Second, consider the behavior of languages that force you to declare ahead of time the type of each method parameter. You would overly restrict your future choices if your code insisted that the factory parameter could only ever be an instance of this particular class Factory because then you could never pass in anything that didn’t inherit from it.

Instead, to more happily separate specification from implementation, you would create an abstract class.
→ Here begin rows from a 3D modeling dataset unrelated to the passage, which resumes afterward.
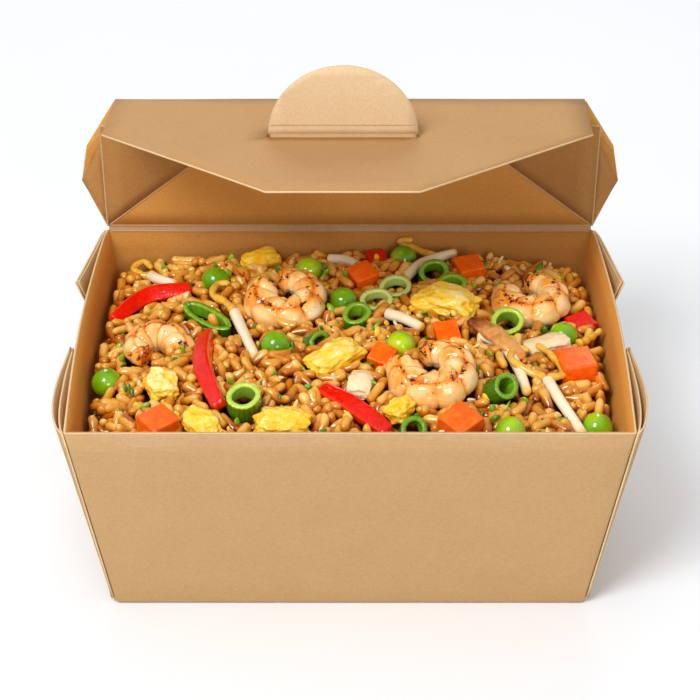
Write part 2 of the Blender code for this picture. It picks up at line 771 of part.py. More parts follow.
def make_food():
    """The heap, the toppings trimmed to it, and the grains between them."""
    rice = material("rice", (0.72, 0.46, 0.20), 0.4)
    heap = make_heap("fried_rice", rice)
    toppings = make_toppings()
    for topping in toppings:
        cutter = make_heap("trim", rice, TOPPING_LIFT)
        combine(topping, [cutter], "DIFFERENCE", smooth=True)
    fuse_grains(heap, toppings, rice)


def main():
    clear_scene()
    board = material("board", (0.60, 0.40, 0.22), 0.75)
    pale_board = material("pale_board", (0.72, 0.52, 0.32), 0.75)
    make_tray(board)
    panel = make_lid_panel(board)
    flap = make_flap(panel, board)
    make_tab(flap, pale_board)
    make_food()
    bpy.context.view_layer.update()


main()
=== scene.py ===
"""Open brown paperboard carton of prawn fried rice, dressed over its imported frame."""
import math
import random

import bmesh
import bpy
import numpy as np
from mathutils import Euler, Matrix, Vector, noise


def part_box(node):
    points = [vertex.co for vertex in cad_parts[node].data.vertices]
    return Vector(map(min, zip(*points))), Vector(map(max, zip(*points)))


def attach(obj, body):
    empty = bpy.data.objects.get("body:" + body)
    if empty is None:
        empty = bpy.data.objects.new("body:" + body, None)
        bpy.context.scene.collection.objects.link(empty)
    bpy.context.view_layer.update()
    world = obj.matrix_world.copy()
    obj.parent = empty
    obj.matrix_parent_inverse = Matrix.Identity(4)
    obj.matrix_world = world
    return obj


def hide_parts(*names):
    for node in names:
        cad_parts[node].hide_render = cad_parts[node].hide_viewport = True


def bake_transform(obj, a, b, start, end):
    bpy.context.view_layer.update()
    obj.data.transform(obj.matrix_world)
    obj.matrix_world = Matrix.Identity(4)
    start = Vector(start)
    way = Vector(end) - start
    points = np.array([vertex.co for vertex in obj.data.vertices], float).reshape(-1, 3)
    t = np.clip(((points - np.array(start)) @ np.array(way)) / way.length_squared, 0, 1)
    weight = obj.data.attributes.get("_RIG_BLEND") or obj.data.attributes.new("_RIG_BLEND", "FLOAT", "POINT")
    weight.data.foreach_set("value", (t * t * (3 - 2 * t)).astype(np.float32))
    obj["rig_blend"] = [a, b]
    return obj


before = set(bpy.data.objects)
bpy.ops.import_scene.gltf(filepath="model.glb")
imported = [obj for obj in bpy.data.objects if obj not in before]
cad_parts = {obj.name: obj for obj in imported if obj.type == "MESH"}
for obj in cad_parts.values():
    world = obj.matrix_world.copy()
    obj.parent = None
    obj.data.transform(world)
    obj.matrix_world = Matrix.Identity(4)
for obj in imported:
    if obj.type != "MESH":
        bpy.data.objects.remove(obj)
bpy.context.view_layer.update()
MM = 0.001


# Studio
# A plain white sweep under soft light: a key panel high on the left, a weak one low on the right
# and a wide one behind, in a pale room. The camera looks down on the carton from the front.
CAMERA_PITCH = math.radians(30.18)
CAMERA_REACH = 0.6562
CAMERA_AIM = Vector((0.0, 0.0, 0.0549))
CAMERA_LENS = 113.2
SENSOR_WIDTH = 36.0
LIGHT_AIM = Vector((0.0, 0.0, 0.05))
LIGHTS = (
    # name, place, side in metres, power in watts
    ("key", (-0.42, -0.66, 0.98), 0.46, 10.4),
    ("front", (0.34, -1.15, 0.50), 0.30, 2.6),
    ("backdrop", (0.0, 1.55, 0.95), 0.80, 10.0),
)
ROOM_STRENGTH = 0.58
FLOOR_SIZE = 4.0


def add_object(name, data):
    """An object for some data, linked into the scene."""
    item = bpy.data.objects.new(name, data)
    bpy.context.scene.collection.objects.link(item)
    return item


camera_data = bpy.data.cameras.new("camera")
camera_data.lens = CAMERA_LENS
camera_data.sensor_width = SENSOR_WIDTH
camera = add_object("camera", camera_data)
camera.location = CAMERA_AIM + CAMERA_REACH * Vector(
    (0.0, -math.cos(CAMERA_PITCH), math.sin(CAMERA_PITCH)))
camera.rotation_euler = (math.pi / 2 - CAMERA_PITCH, 0.0, 0.0)
bpy.context.scene.camera = camera
bpy.context.scene.view_settings.view_transform = "Standard"

for name, place, side, power in LIGHTS:
    light = bpy.data.lights.new(name, "AREA")
    light.shape = "RECTANGLE"
    light.size = side
    light.size_y = side
    light.energy = power
    lamp = add_object(name, light)
    lamp.location = place
    lamp.rotation_euler = (LIGHT_AIM - Vector(place)).to_track_quat("-Z", "Y").to_euler()


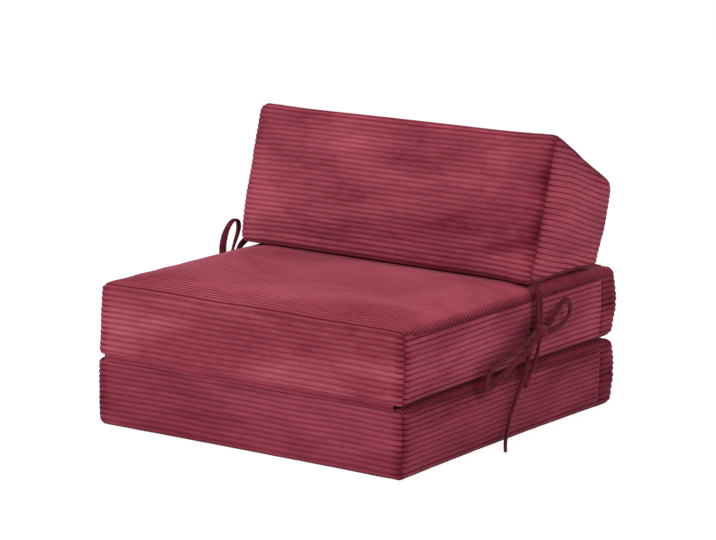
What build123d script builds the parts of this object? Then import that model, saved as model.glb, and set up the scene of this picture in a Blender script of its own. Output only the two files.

It’s this final step that merits the word “abstract” in the pattern’s name “Abstract Factory”. Your abstract class would merely promise that the factory argument to load() would be a class adhering to the required interface:

from abc import ABCMeta, abstractmethod

class AbstractFactory(metaclass=ABCMeta):

    @abstractmethod
    def build_sequence(self):
        pass

    @abstractmethod
    def build_number(self, string):
        pass

Once the abstract class is in place and Factory inherits from it, though, the operations that take place at runtime are exactly the same as they were before. The factory’s methods are called with various arguments, which direct them to create various kinds of object, which they construct and return without the caller needing to know the details.

It’s like something you might do in Python, but made overly complicated. So avoid the Abstract Factory and use callables as factories instead.